Source data:
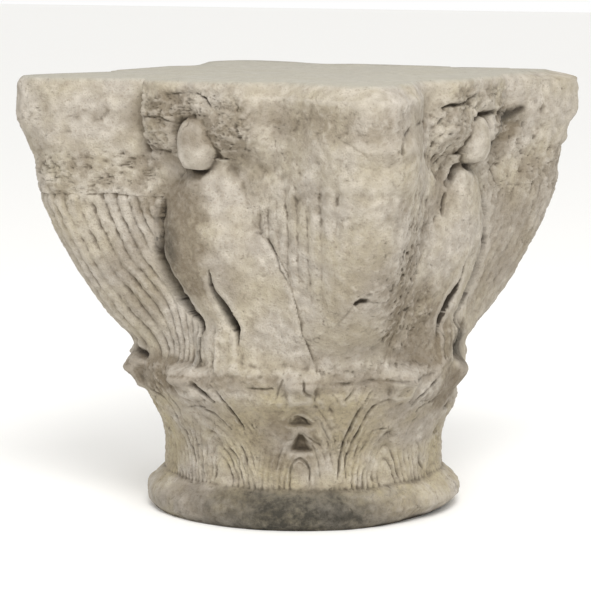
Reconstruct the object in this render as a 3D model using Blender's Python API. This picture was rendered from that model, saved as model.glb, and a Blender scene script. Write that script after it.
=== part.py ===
"""A carved stone capital: four birds on a ring of leaves, cut from one block with its neck ring.

The plan is a circle at the neck and a square with hollow sides at the top. A bird stands on each
side with its wings spread to the corners, and neighbours mirror each other across each corner.
The surface is one function: the distance from the upright axis at any direction and height.
Directions are in degrees from -Y towards +X, and all sizes are in metres.
"""

import bmesh
import bpy
import numpy as np

# The block
HEIGHT = 0.385
HORN_RADIUS = 0.256  # axis to the cut end of a corner at the top
SIDE_RADIUS = 0.152  # axis to the deepest point of a hollow side at the top
HORN_START = 39.0  # degrees from a side's middle where the corner's cut end begins

# The neck ring and the neck
RING_RADIUS = 0.1405
RING_HEIGHT = 0.033
RING_FOOT_RADIUS = 0.135
RING_ROUNDING = 0.010
NECK_RADIUS = 0.1245

# The ring of leaves
LEAF_COUNT = 10
LEAF_TURN = 29.0  # degrees, direction of one leaf's middle
LEDGE_HEIGHT = 0.133  # where the leaf tips stand out
LEDGE_RADIUS = 0.154
LEAF_TIP_REACH = 0.010
LEAF_RIB_WIDTH = 0.012
LEAF_RIB_DEPTH = 0.0042
LEAF_ARCH_HEIGHT = 0.022
LEAF_ARCH_SLIMNESS = 2.36  # an arch's height over its half width
LEAF_HOLE_DEPTH = 0.008
LEAF_FOLD_DEPTH = 0.006
LEDGE_SLOPE = 0.012  # height over which the ledge meets the birds

# The birds
BREAST_RADIUS = 0.167
TAIL_RADIUS = 0.146
BOSS_RADIUS = 0.174  # axis to the front of the boss above each head
BOSS_DIP = 0.006  # how far the boss falls back towards its free edge
HEAD_RADIUS = 0.177
HEAD_WIDTH = 0.036
HEAD_LENGTH = 0.045
CREVICE_DEPTH = 0.040
FEATHER_STEP = 2.1  # degrees between the free wing's feathers
NEAR_FEATHER_STEP = 2.8
FEATHER_DEPTH = 0.0045
WING_LIFT = 0.003
WING_HOLLOW = 0.004
BODY_STEP = 0.006  # how far a body's free edge stands back from its middle
FLANK_DROP = 0.018
BODY_EMBED = 0.020
TAIL_LIFT = 0.003
FLUTE_DEPTH = 0.002
CUT_ROUNDING = 0.0008
SIDE_CUT_DEPTH = 0.002
WING_LINE_DEPTH = 0.002
WING_LINE_WIDTH = 0.0035
HEAD_FOOT_RADIUS = 0.160
HEAD_RECESS = 0.005  # how far the boss is cut back all round the head
HEAD_GROOVE_DEPTH = 0.010

# What is lost
ARRIS_LOSS = 0.004
ARRIS_LOSS_HEIGHT = 0.006
FRONT_LOSS = 0.018  # the slab's worn top edge over the front corner
FRONT_LOSS_HEIGHT = 0.014
HORN_LOSS = 0.030  # the same on the corner to its right, which is worn lower
HORN_LOSS_HEIGHT = 0.007
CORNER_LOSS = 0.008
CHIP_DEPTH = 0.003
LEDGE_LOSS = 0.007  # the ledge's worn tips on the side that faces +X
RING_LOSS = 0.010  # the ring's worn foot on the same side
RING_LOSS_HEIGHT = 0.013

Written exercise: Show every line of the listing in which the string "that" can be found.

Exercise answer:
Reconstruct the object in this render as a 3D model using Blender's Python API. This picture was rendered from that model, saved as model.glb, and a Blender scene script. Write that script after it.
LEDGE_LOSS = 0.007  # the ledge's worn tips on the side that faces +X